◆ **REQUIREMENTS**:
Return verbatim everything from the first line through the line that contains "from mathutils import Matrix, Vector", and stop there.

:::

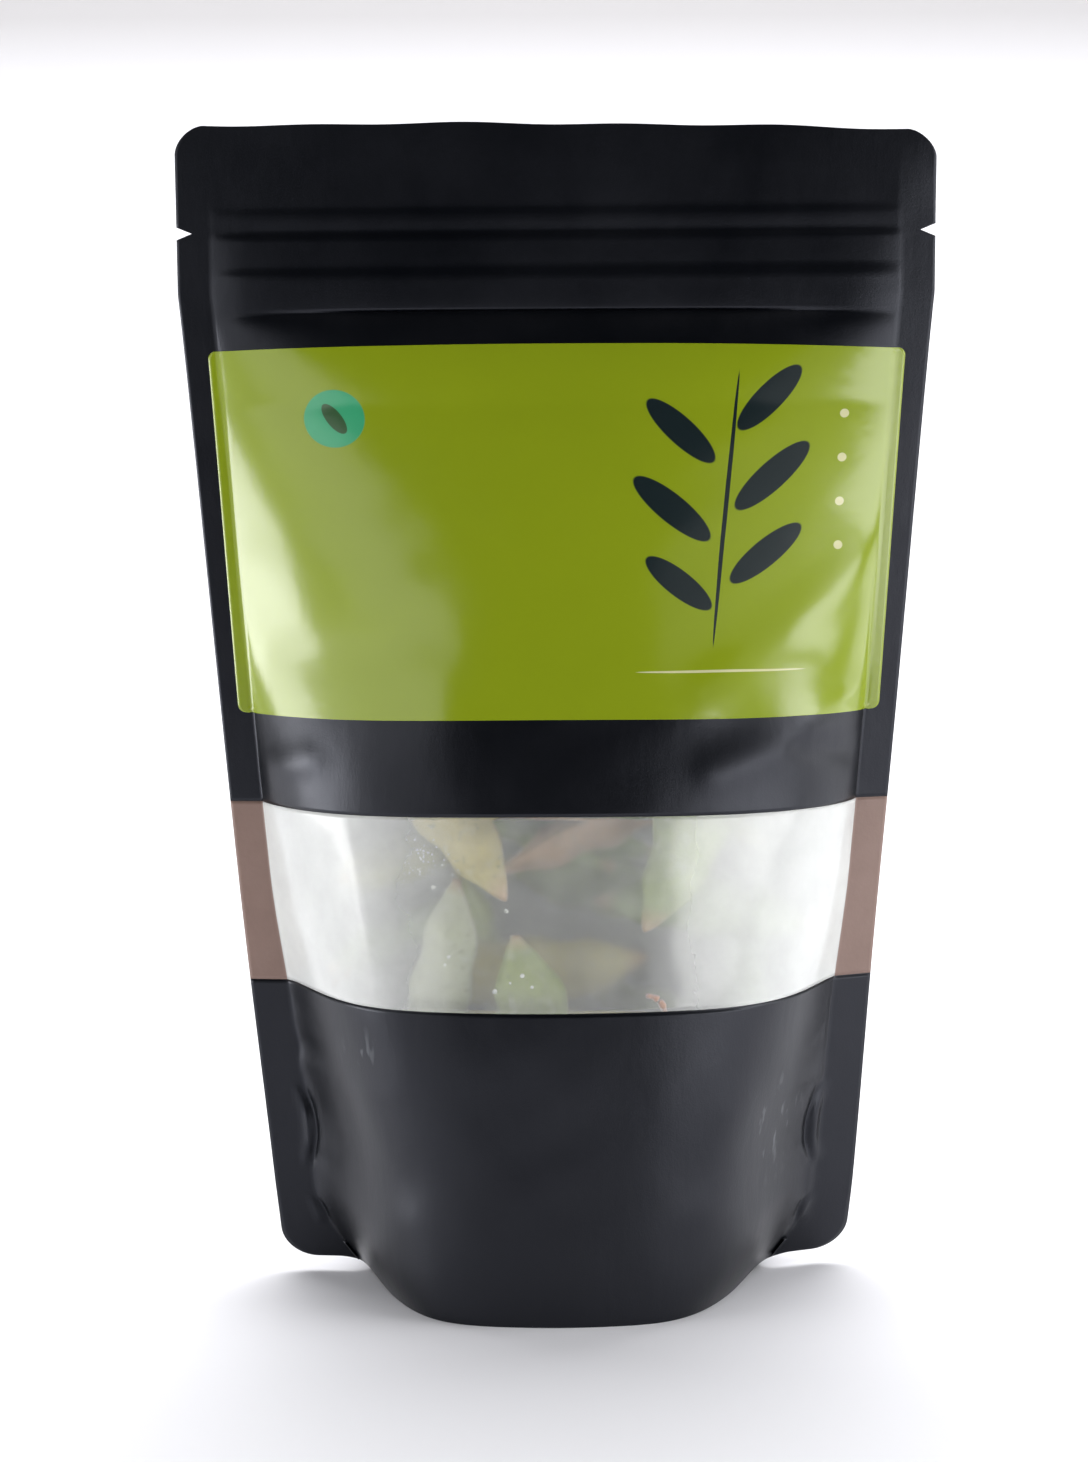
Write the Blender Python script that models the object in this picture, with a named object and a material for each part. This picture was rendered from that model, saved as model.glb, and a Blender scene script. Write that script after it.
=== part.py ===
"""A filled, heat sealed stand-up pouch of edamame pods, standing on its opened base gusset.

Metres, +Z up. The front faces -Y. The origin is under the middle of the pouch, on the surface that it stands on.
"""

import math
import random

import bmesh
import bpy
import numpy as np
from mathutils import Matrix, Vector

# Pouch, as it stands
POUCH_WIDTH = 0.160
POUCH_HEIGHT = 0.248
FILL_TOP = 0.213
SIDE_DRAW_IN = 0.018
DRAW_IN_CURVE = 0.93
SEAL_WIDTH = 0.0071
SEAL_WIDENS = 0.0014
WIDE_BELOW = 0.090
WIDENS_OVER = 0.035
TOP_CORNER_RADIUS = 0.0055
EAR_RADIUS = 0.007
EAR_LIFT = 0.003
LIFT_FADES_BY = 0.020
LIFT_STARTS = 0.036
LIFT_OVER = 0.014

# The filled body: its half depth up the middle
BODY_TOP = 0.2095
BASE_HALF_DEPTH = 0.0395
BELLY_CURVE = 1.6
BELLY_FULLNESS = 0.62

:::

◆ **THE OUTPUT**:
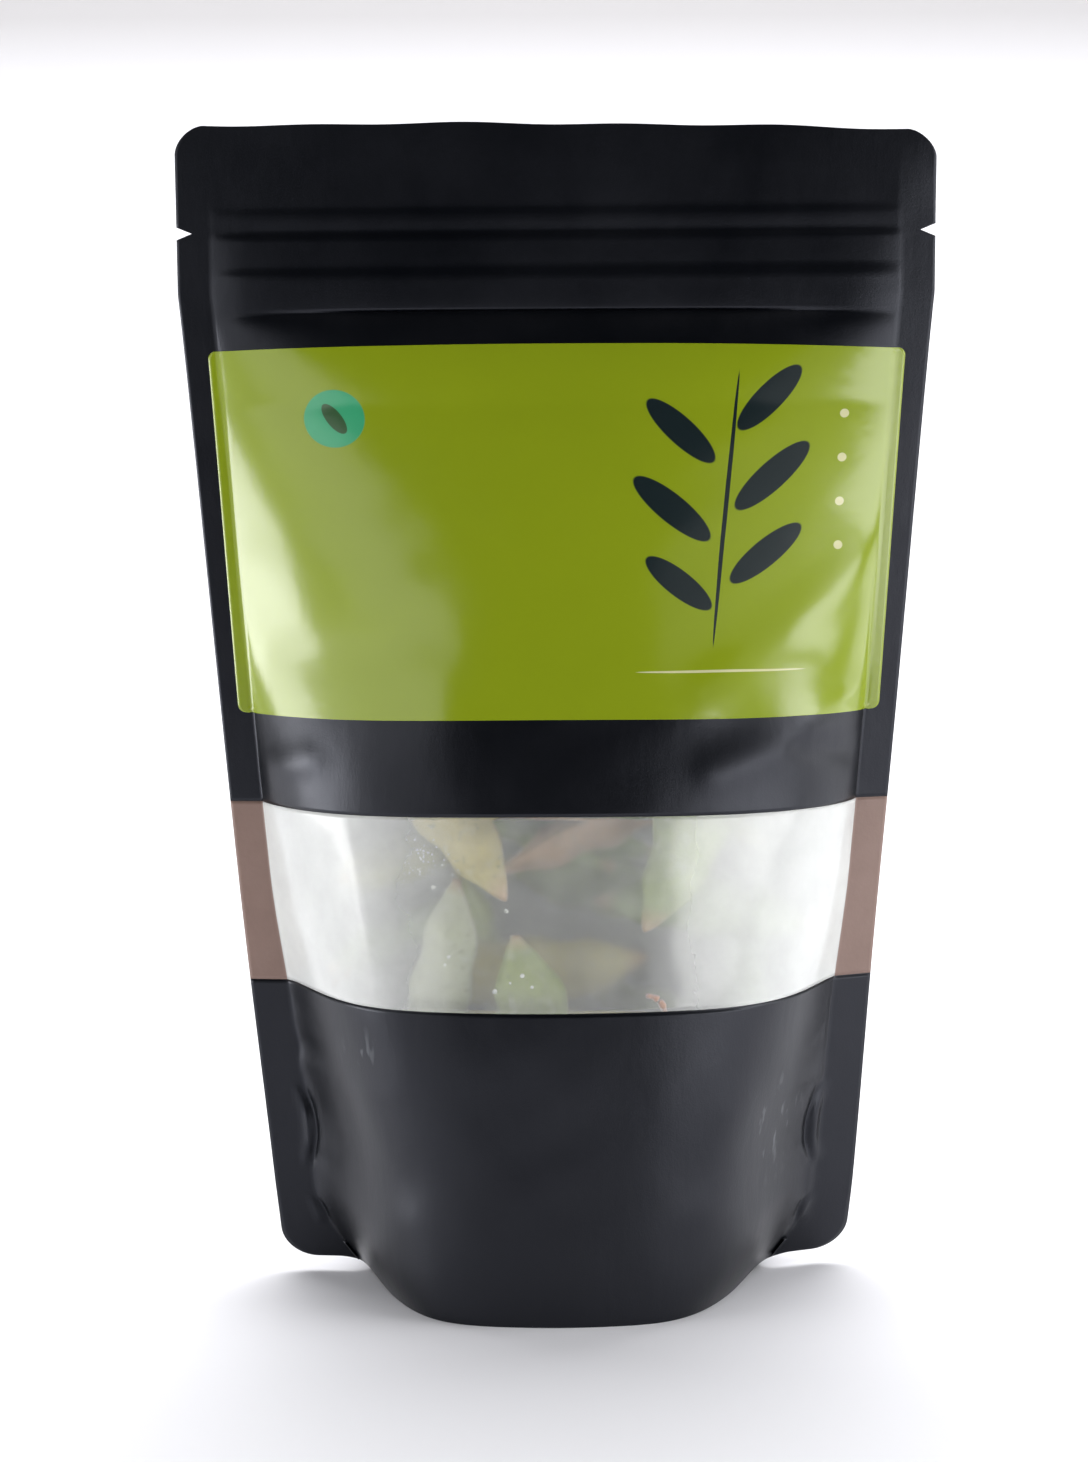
Write the Blender Python script that models the object in this picture, with a named object and a material for each part. This picture was rendered from that model, saved as model.glb, and a Blender scene script. Write that script after it.
=== part.py ===
"""A filled, heat sealed stand-up pouch of edamame pods, standing on its opened base gusset.

Metres, +Z up. The front faces -Y. The origin is under the middle of the pouch, on the surface that it stands on.
"""

import math
import random

import bmesh
import bpy
import numpy as np
from mathutils import Matrix, Vector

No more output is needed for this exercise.